Clone the repository
git clone https://github.com/NVIDIA/TensorRT-Edge-LLM.git
cd TensorRT-Edge-LLM
git submodule update --init --recursive
Build the C++ runtime and Python bindings:
cd ~/TensorRT-Edge-LLM
mkdir -p build
cd build
cmake .. \
-DTRT_PACKAGE_DIR=/usr \
-DCUDA_CTK_VERSION=13.0 \
-DCMAKE_TOOLCHAIN_FILE=cmake/aarch64_linux_toolchain.cmake \
-DEMBEDDED_TARGET=jetson-thor \
-DENABLE_CUTE_DSL=ALL \
-DBUILD_PYTHON_BINDINGS=ON
make -j$(nproc)
cd ..
Set PYTHONPATH for the high-level API and server (from repo root):
export PYTHONPATH=$PWD:$PWD/experimental:$PYTHONPATH
I used uv with Python 3.12:
uv venv .tensorrt --python 3.12
source .vllm/bin/activate
Then install dependencies:
uv pip install -r requirements.txt
uv pip install pybind11 fastapi uvicorn openai
uv pip install torch torchvision torchaudio --index-url https://download.pytorch.org/whl/cu130
Run server (from repo root)
python -m experimental.server \
--model Qwen/Qwen3.5-4B \
--port 8000
Streaming client (client.py)
import openai
client = openai.OpenAI(
base_url="http://localhost:8000/v1",
api_key="not-needed"
)
stream = client.chat.completions.create(
model="Qwen/Qwen3.5-4B",
messages=[
{
"role": "system",
"content": "You are a helpful assistant.

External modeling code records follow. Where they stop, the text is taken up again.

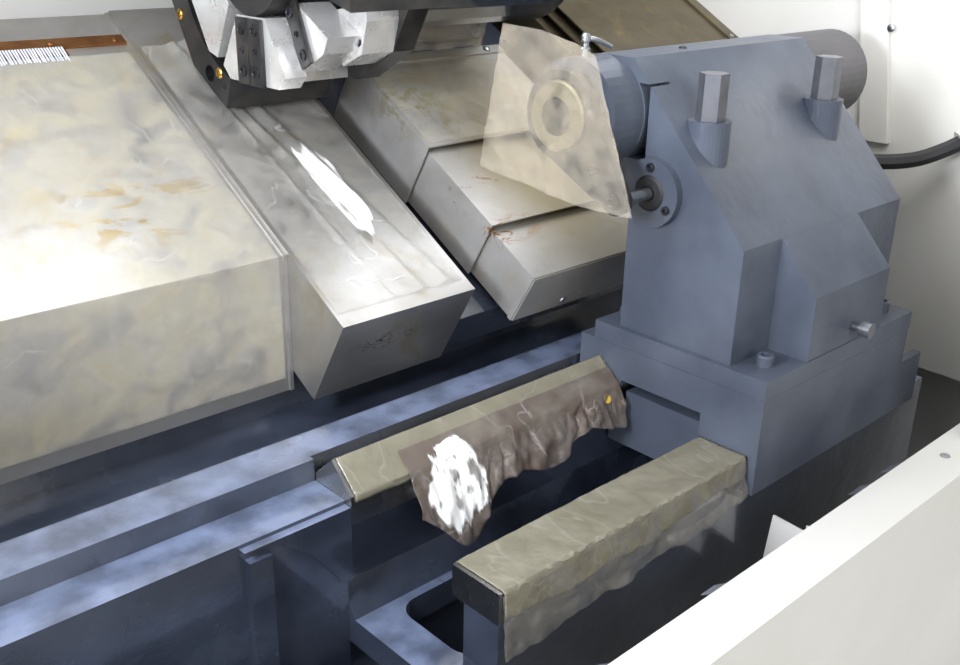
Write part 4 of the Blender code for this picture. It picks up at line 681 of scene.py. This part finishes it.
# Round yellow paper dot on the film
dot = bmesh.new()
turn_profile(dot, ((0, 0), (0.0075, 0), (0.0075, 0.0005), (0, 0.0006)), (0.612, -0.3225, 0.7395),
             (0, -0.85, 0.52), 24)
sticker = new_piece("yellow_dot", dot, YELLOW, "frame")
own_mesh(sticker)

# The long cover's upright front, its corner and its slope; the slopes of the narrow cover and of the stages
COVER_FRONT_Y, COVER_CORNER_Z, COVER_CORNER_S = -0.025, 0.9690, -0.0869
COVER_N, NOSE_N, STAGE_N = -0.2695, -0.263, -0.213


def cover_film(u, v):
    """Film over the long left cover: its slope and its upright front."""
    x = -0.552 + 0.785 * v
    top, low = 0.470, 0.185
    along = u * (top + low)
    lift = FILM_LIFT + crease(x, along, 120, 2.6, 1.7) + crease(x * 0.5, along, 60, 1.4, 9.3)
    if along < top:
        return slant(x, COVER_CORNER_S - top + along, COVER_N + lift)
    return Vector((x, COVER_FRONT_Y - lift, COVER_CORNER_Z - (along - top)))


film = laid_sheet("left_cover_film", 110, 130, cover_film, THIN_FILM, "carriage")


# Where each ridge starts, how it leans, how wide it is in shares of the film, and its height in metres
NOSE_RIDGES = ((0.50, 0.42, 0.035, 0.007), (0.66, 0.52, 0.05, 0.009), (0.34, 0.18, 0.02, 0.004))


def nose_film(u, v):
    """Film over the narrow cover, raised in three ridges that run across it."""
    x = 0.252 + 0.226 * v
    s = -0.56 + 0.60 * u
    ridge = 0.0
    for start, lean, wide, high in NOSE_RIDGES:
        ridge = max(ridge, high * math.exp(-((v - start - lean * (u - 0.62)) / wide) ** 2))
    return slant(x, s, NOSE_N + FILM_LIFT + ridge + crease(x, s, 90, 2.0, 4.4))


film = laid_sheet("nose_cover_film", 110, 60, nose_film, NOSE_FILM, "carriage")


def stage_film(u, v):
    """Film over the upper stage, with its loose end towards the turret."""
    x = 0.566 + 0.325 * v
    s = -0.385 + 0.188 * u
    return slant(x, s, STAGE_N + FILM_LIFT + crease(x, s, 55, 3.2, 7.7))


film = laid_sheet("stage_cover_film", 40, 60, stage_film, THIN_FILM, "cross_unit")


def housing_film(u, v):
    """Film that hangs down the front of the turret housing."""
    x = 0.515 + 0.335 * v
    n = -0.130 - 0.075 * u
    s = -0.4345 + 0.004 + 0.010 * u + crease(x, n, 34, 12.0, 2.9) * (0.3 + 0.7 * u)
    return slant(x, s, n)


film = laid_sheet("housing_film", 24, 80, housing_film, FILM, "cross_unit")


# The film stands in front of the quill's face, between a lower and an upper edge (Y and Z of each)
QUILL_FILM_X = 0.5605
QUILL_FILM_EDGES = ((-0.0846, 1.0626, -0.1268, 1.2758), (-0.1963, 1.0530, -0.2039, 1.2730),
                    (-0.2834, 1.0422, -0.2675, 1.2620), (-0.3856, 1.0461, -0.3038, 1.2490))


def quill_film(u, v):
    """Stiff clear film hung over the barrel's front: flat fields between straight folds, top to bottom."""
    place = u * 3
    step = min(int(place), 2)
    first, last = QUILL_FILM_EDGES[step], QUILL_FILM_EDGES[step + 1]
    low_y, low_z, top_y, top_z = [a + (b - a) * (place - step) for a, b in zip(first, last)]
    y, z = top_y + (low_y - top_y) * v, top_z + (low_z - top_z) * v
    fold = 0.003 * abs(math.sin(place * math.pi)) * v
    return Vector((QUILL_FILM_X - fold - crease(y, z, 60, 4.5, 3.3) - crease(y, z, 22, 1.5, 6.1), y, z))


film = laid_sheet("quill_film", 70, 90, quill_film, FILM, "quill_unit")
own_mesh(film)


# Floor, light and camera

def studio_floor():
    """Pale matt floor that also stands in for the background."""
    made, tree, shader, place = start_material("pale_studio_floor", Roughness=0.9)
    tree.links.new(blend_colour(tree, ramp(tree, speckle(tree, place, 900, 3.0), (0.3, 0.0), (0.8, 1.0)),
                                "#DADAD8", "#D5D5D2"), shader.inputs["Base Color"])
    mesh = bmesh.new()
    bmesh.ops.create_grid(mesh, x_segments=1, y_segments=1, size=9.0)
    bmesh.ops.translate(mesh, verts=mesh.verts, vec=(0, 0, -0.0005))
    data = bpy.data.meshes.new("studio_floor")
    mesh.to_mesh(data)
    mesh.free()
    data.materials.append(made)
    floor = bpy.data.objects.new("studio_floor", data)
    bpy.context.scene.collection.objects.link(floor)


def area_light(name, place, aim, size, power, colour="#FFFFFF"):
    """Soft rectangular lamp aimed at a point."""
    lamp = bpy.data.lights.new(name, "AREA")
    lamp.shape = "RECTANGLE"
    lamp.size, lamp.size_y = size
    lamp.energy = power
    lamp.color = linear(colour)[:3]
    made = bpy.data.objects.new(name, lamp)
    made.location = place
    made.rotation_euler = (Vector(aim) - Vector(place)).to_track_quat("-Z", "Y").to_euler()
    bpy.context.scene.collection.objects.link(made)


# The lamps inside the work space stay clear of its walls, so that none shines on the casing from outside
studio_floor()
area_light("front_window", (-0.6, -3.5, 2.1), (0.3, -0.2, 0.9), (3.2, 1.8), 64)
area_light("inside_ceiling", (0.1, -0.09, 1.69), (0.1, -0.11, 0.7), (2.4, 0.66), 15, "#F4F7FF")
area_light("door_light", (-0.70, -0.45, 1.42), (0.75, -0.05, 1.00), (0.36, 0.30), 32, "#EEF3FF")
area_light("wall_wash", (1.18, -0.50, 1.38), (1.41, -0.33, 0.92), (0.18, 0.18), 1.0)
area_light("back_fill", (1.5, 4.0, 3.2), (0, 0, 0.9), (3.0, 2.0), 90)
area_light("left_fill", (-4.2, -0.4, 2.4), (0, 0, 0.9), (2.0, 2.0), 70)
area_light("right_fill", (4.4, -0.8, 2.2), (0, 0, 0.9), (2.0, 2.0), 60)

world = bpy.data.worlds.new("studio_world")
world.use_nodes = True
sky = world.node_tree.nodes["Background"]
sky.inputs["Color"].default_value = linear("#F1F2F4")
sky.inputs["Strength"].default_value = 0.52
bpy.context.scene.world = world
bpy.context.scene.view_settings.view_transform = "Standard"

# The camera stands where the vanishing directions of the ways and the tailstock put it
AZIMUTH, DOWN, ROLL = math.radians(43.282), math.radians(22.237), math.radians(1.187)
look = Vector((math.sin(AZIMUTH) * math.cos(DOWN), math.cos(AZIMUTH) * math.cos(DOWN), -math.sin(DOWN)))
right = look.cross(Vector((0, 0, 1))).normalized()
upward = right.cross(look)
right, upward = (right * math.cos(ROLL) + upward * math.sin(ROLL),
                 upward * math.cos(ROLL) - right * math.sin(ROLL))
lens = bpy.data.cameras.new("photo_camera")
lens.sensor_width, lens.lens = 36.0, 38.64
camera = bpy.data.objects.new("photo_camera", lens)
camera.matrix_world = Matrix.Translation((-0.50, -1.218, 1.422)) @ Matrix(
    (right, upward, -look)).transposed().to_4x4()
bpy.context.scene.collection.objects.link(camera)
bpy.context.scene.camera = camera
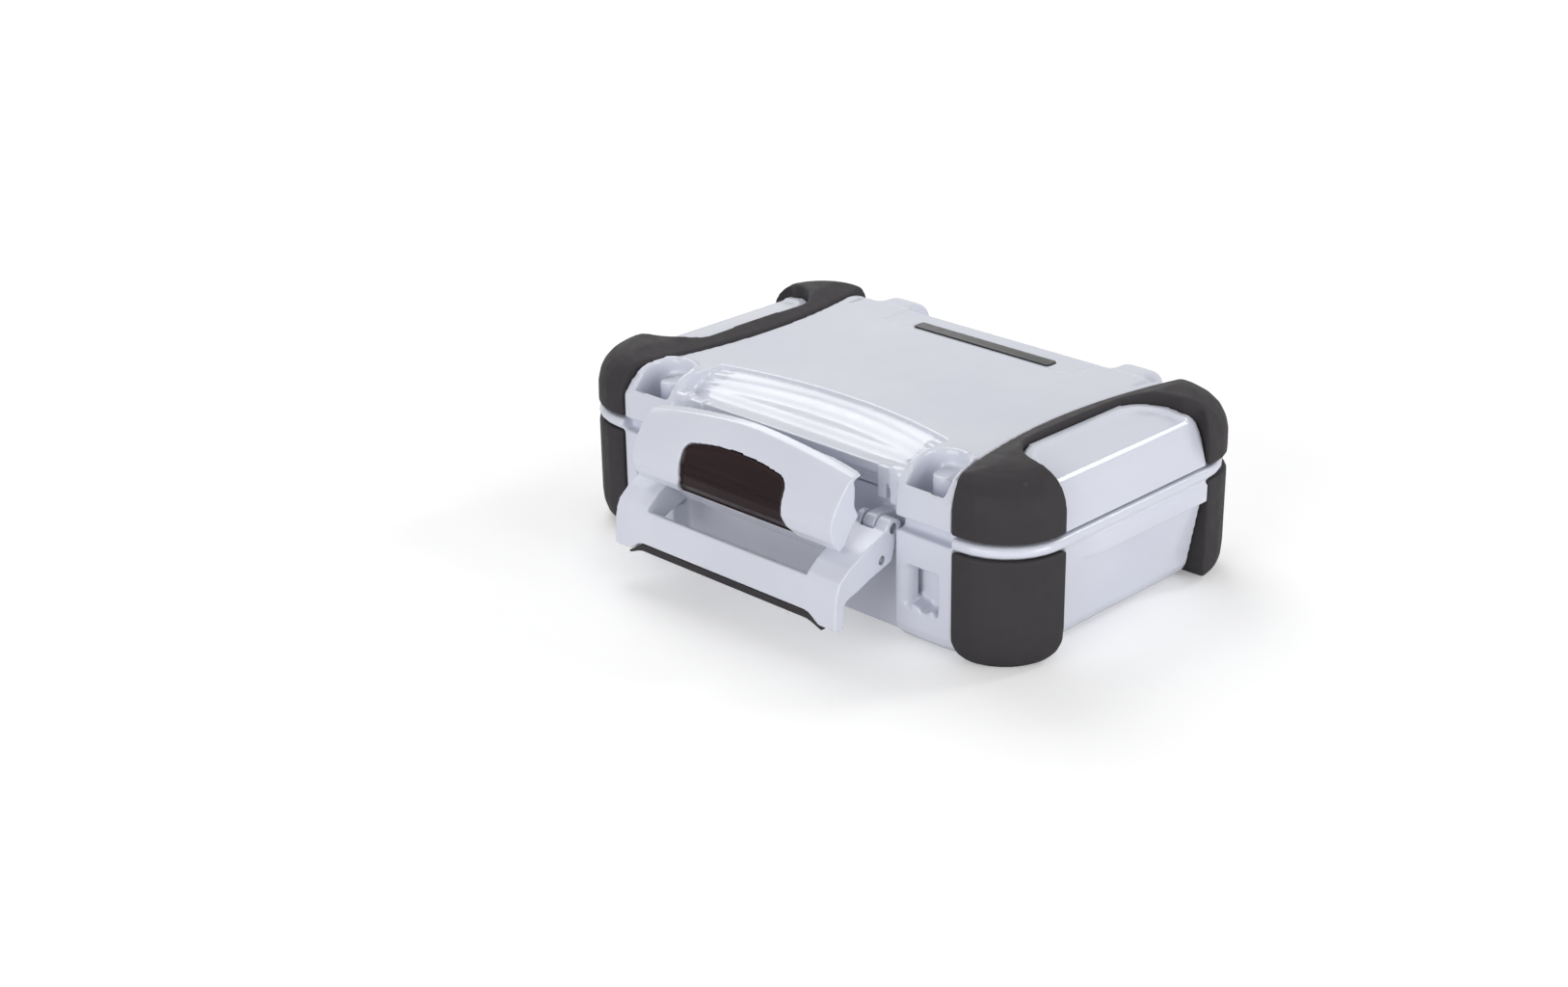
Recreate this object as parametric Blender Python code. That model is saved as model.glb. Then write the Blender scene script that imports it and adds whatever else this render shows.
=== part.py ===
"""Waterproof hard case: two shells on rear hinges, rubber corner guards, and a claw latch swung open.

Lengths are in metres. X runs to the right, Y to the back and Z up. The origin is the middle of the underside.
The case is shut, and the latch hangs open in front of it.
"""

import math

import bmesh
import bpy

# Overall sizes of the shut case, over the rubber corners
CASE_WIDTH = 0.170
CASE_DEPTH = 0.106
BASE_HEIGHT = 0.0360
LID_HEIGHT = 0.0154
LID_LIFT = 0.0006
CORNER_RADIUS = 0.019

# Clearances and the overrun of every cut
CLEARANCE = 0.0003
OVERRUN = 0.004

# Shells
SHELL_INSET = 0.0008
REAR_INSET = 0.0030
BUMPER_RECESS = 0.0018
LID_SIDE_INSET = 0.0227
LID_FRONT_INSET = 0.0110
LID_REAR_INSET = 0.0080
LID_TOP_RADIUS = 0.0080
BASE_SIDE_DRAFT = 0.0060
BASE_EDGE_ROUNDING = 0.0060
BLOCK_CORNER_RADIUS = 0.0034
BEAD_HEIGHT = 0.0034
BEAD_PROUD = 0.0008
WALL = 0.0024
LID_ROOF = 0.0030
FLOOR = 0.0026
RIM_LAND = 0.0070
CAVITY_RADIUS = 0.010

# Rubber corners
BUMPER_FRONT_REACH = 0.0216
BUMPER_SIDE_REACH = 0.0215
BUMPER_TOP_RISE = 0.0026
BUMPER_TOP_INSET = 0.0110
BUMPER_EDGE_RISE = 0.0005
BUMPER_SLOPE_RUN = 0.0075
BUMPER_FOOT_INSET = 0.0046
BUMPER_FOOT_RADIUS = 0.0075
BUMPER_BEAD_GAP = 0.0004
ARM_SETIN = 0.0300
ARM_WIDTH = 0.0048
WINDOW_FRONT_RADIUS = 0.0130
WINDOW_REAR_RADIUS = 0.0110
WINDOW_BOW = 0.0090
WINDOW_BULGE = 0.0022

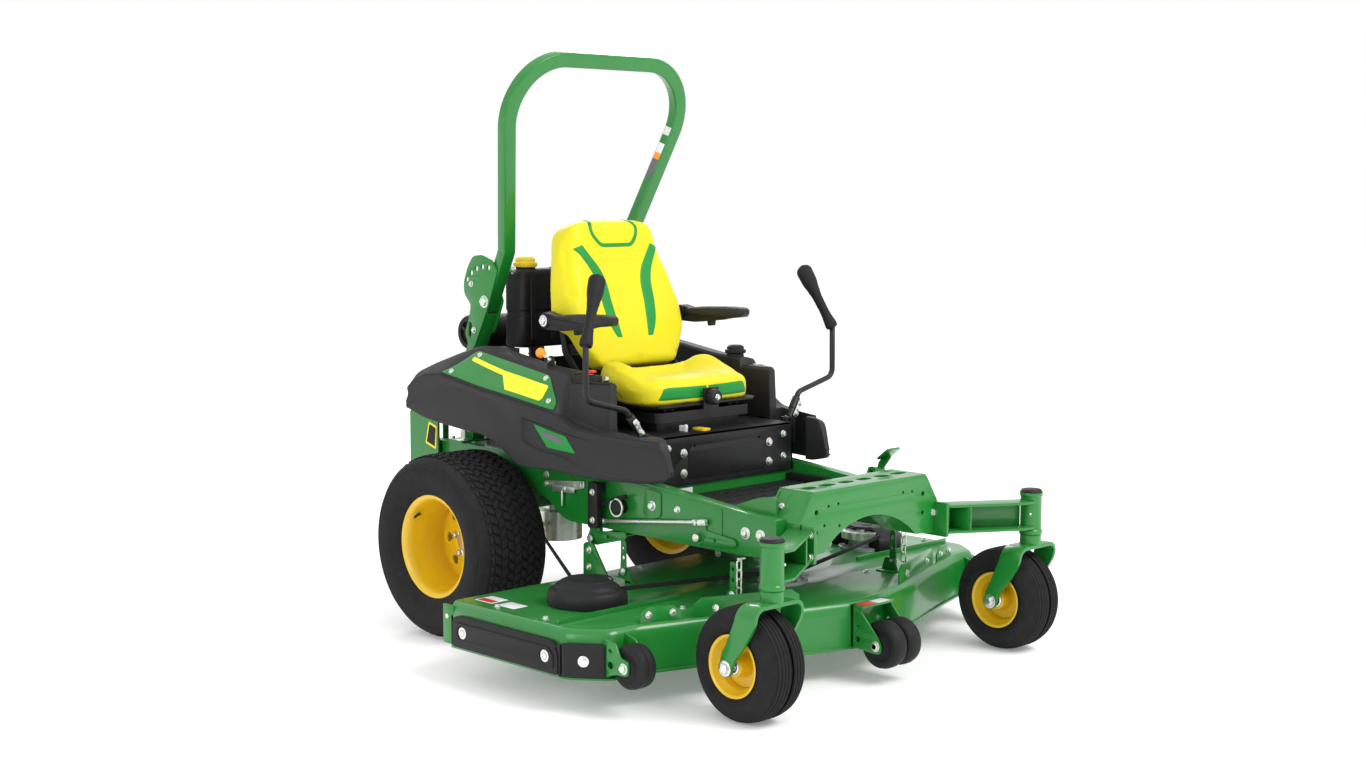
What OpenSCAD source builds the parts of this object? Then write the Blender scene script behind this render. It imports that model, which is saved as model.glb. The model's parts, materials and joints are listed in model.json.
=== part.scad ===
// Zero turn mower. Y stations are counted rearward from the caster spindles, Z from the ground.
// The machine faces -Y. Its left side is +X. Pairs are drawn on the left and mirrored.

/* [Running gear] */
// Distance between the two caster spindles
caster_track = 1216; // [1100:2:1260]
// Caster trail, spindle to wheel axle
caster_trail = 83; // [70:1:90]
// Caster tyre diameter
caster_tyre_d = 330; // [300:2:332]
// Caster tyre width
caster_tyre_w = 160; // [140:2:164]
// Station of the drive axle
drive_y = 1478; // [1460:2:1500]
// Drive tyre diameter
drive_tyre_d = 610; // [580:2:620]
// Drive tyre width
drive_tyre_w = 290; // [240:2:294]
// Middle of the drive tyre from the centreline
drive_x = 537; // [530:1:560]

/* [Frame] */
// Inner face of a frame rail from the centreline
rail_in = 322; // [318:1:326]
// Width of a frame rail
rail_w = 40; // [36:1:44]
// Wall of the frame tubes
rail_wall = 5; // [3:0.5:7]
// Rearmost station of the rear guard
rear_y = 1962; // [1950:1:1990]

/* [Deck] */
// Half width of the deck shell
deck_half = 930; // [920:1:940]
// Height of the deck's top plate at rest
deck_top = 240; // [230:1:244]
// Height of the deck's lower lip at rest
deck_lip = 97; // [90:1:102]
// Rear edge station of the deck
deck_rear = 1020; // [1016:1:1040]
// Sheet thickness of the deck
deck_t = 6; // [4:0.5:8]
// Blade length
blade_l = 608; // [560:2:610]
// Side spindle distance from the centreline
spindle_x = 606; // [604:1:608]
// Station of the side spindles
spindle_side_y = 700; // [696:1:706]
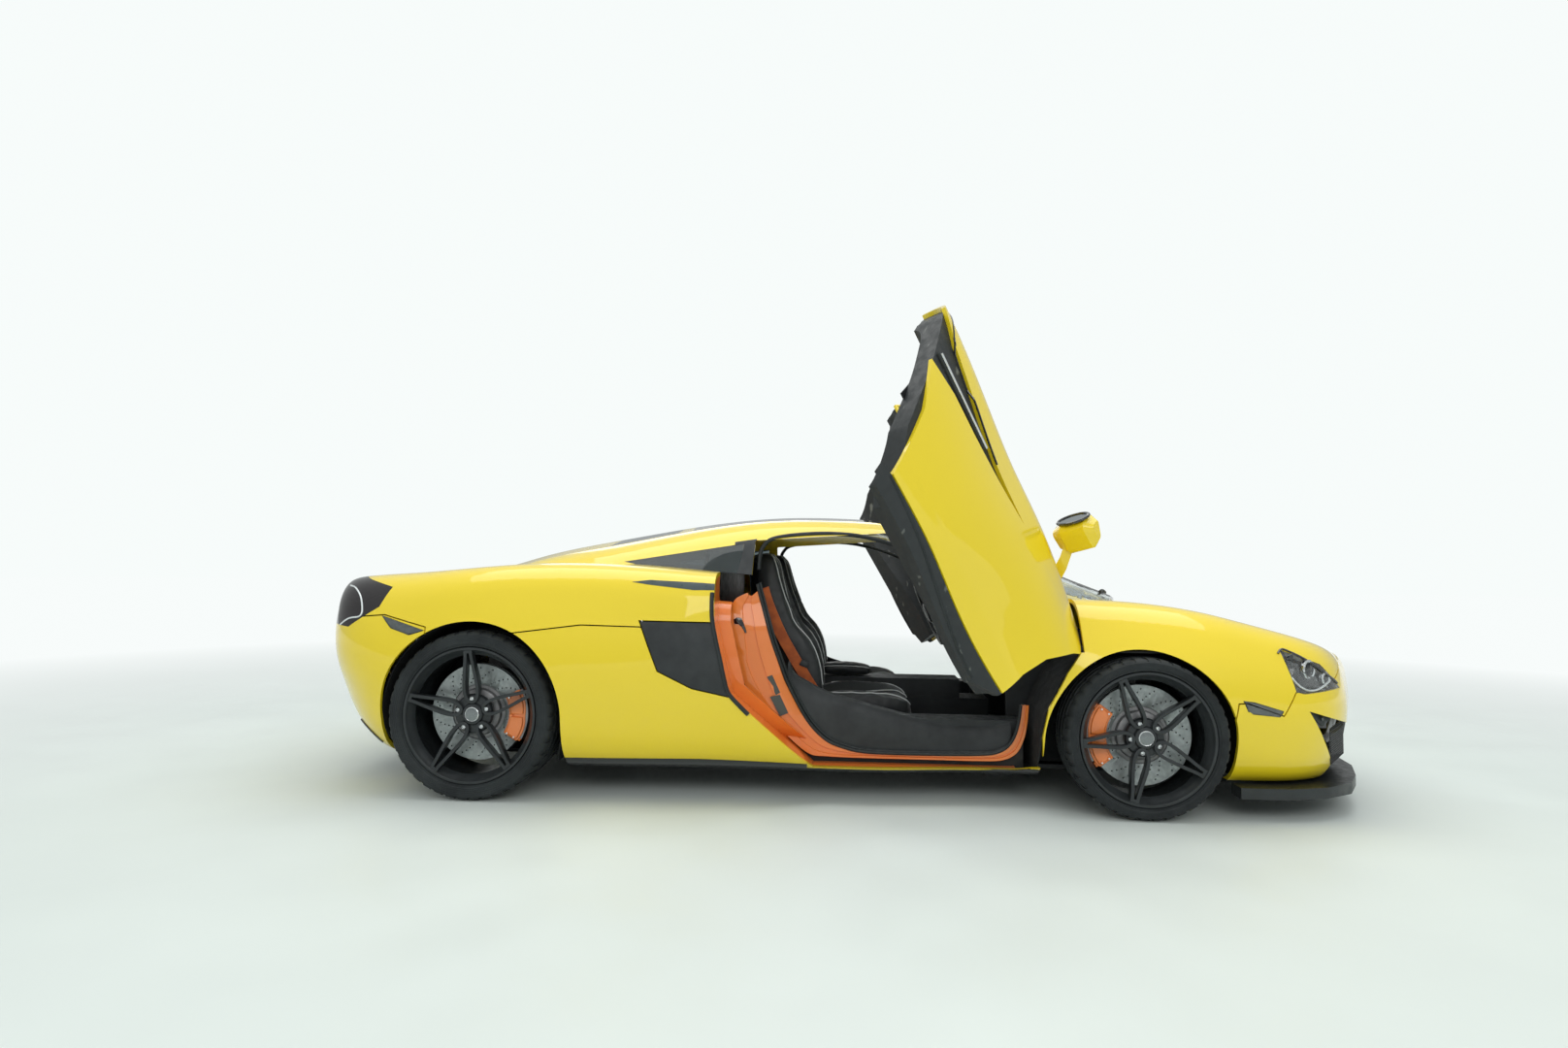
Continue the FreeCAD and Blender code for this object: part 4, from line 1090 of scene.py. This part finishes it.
def mesh_panel(corners, columns, rows, wire):
    """Woven diamond mesh stretched between four corners."""
    a, b, c, d = (Vector(corner) for corner in corners)
    lines = []
    for j in range(rows + 1):
        v = j / rows
        lines.append([a.lerp(b, i / columns).lerp(d.lerp(c, i / columns), v) for i in range(columns + 1)])
    piece = sheet(lines)
    pick_faces(piece, lambda face: True)
    bpy.ops.mesh.poke()
    bpy.ops.mesh.tris_convert_to_quads(face_threshold=pi, shape_threshold=pi)
    object_mode()
    return modified(piece, "WIREFRAME", thickness=wire, use_even_offset=False)


corner_mesh = mesh_panel([(1.905, -0.800, 0.205), (2.085, -0.560, 0.205), (2.085, -0.560, 0.345),
                          (1.905, -0.800, 0.345)], 14, 8, 0.003)
both(corner_mesh, "corner_mesh", gloss_black)
VANE_TOP = [(1878, 402), (1930, 392), (1985, 375), (2034, 354)]
VANE_LOW = [(1896, 372), (1930, 348), (1972, 325), (2010, 340)]
rows = [[(x / 1000, -0.640 + (x / 1000 - 1.95) * 0.9, z / 1000)
         for x, z in between(smooth(VANE_TOP, 4), smooth(VANE_LOW, 4), share)] for share in (0.0, 0.5, 1.0)]
both(soften(sheet(rows, wall=0.006), 0.0015), "nose_vane", trim_plastic)
sensor = turned_mm(0, [(0, 0.1), (0, 11), (-4, 11), (-6, 8), (-6, 0.1)], 28, capped=True)
both(facing(sensor, Vector((1.955, -0.648, 0.362)), 42), "parking_sensor", hub_grey, "dark_plastic")

PLATE_FRONT = 2.2660
corners = ((-0.235, 0.318), (0.235, 0.318), (0.235, 0.462), (-0.235, 0.462))
blank = plate([(PLATE_FRONT - 0.0035, y, z) for y, z in corners], (0.002, 0, 0))
single(soften(blank, 0.0006, 1), "blank_plate", blank_label)

# tail lamps: smoked lens with a bright bent line inside its edge
TAIL_LINE = [
    (-2110, 852), (-2062, 843), (-2014, 808), (-1990, 756), (-1998, 728), (-2055, 718), (-2120, 682)
]
LOWER_BLACK = [(-2040, 284), (-1995, 262), (-1940, 228), (-1914, 204)]
trim("tail_light_line", TAIL_LINE, 4, 0.0004, ["tail_lamps"], 0.0035, light_guide)
trim("rear_corner_edge", LOWER_BLACK, 4, 0.0002, ["rear_bumper"], 0.006, gloss_black)


# ---------------- seats
SEAT_MIDDLE = -0.342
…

Be concise and accurate."
},
{
"role": "user",
"content": "What can you tell me about quantum computing?"
}
],
stream=True,
max_tokens=2000,
extra_body={
"chat_template_kwargs": {
"enable_thinking": False
}
}
)
# Print each token as it arrives
for chunk in stream:
content = chunk.choices[0].delta.content or ""
print(content, end="", flush=True)
For Qwen/Qwen3.5-4B on Jetson Thor, batch size 1 is currently the most stable configuration, especially with CuTe DSL kernels enabled.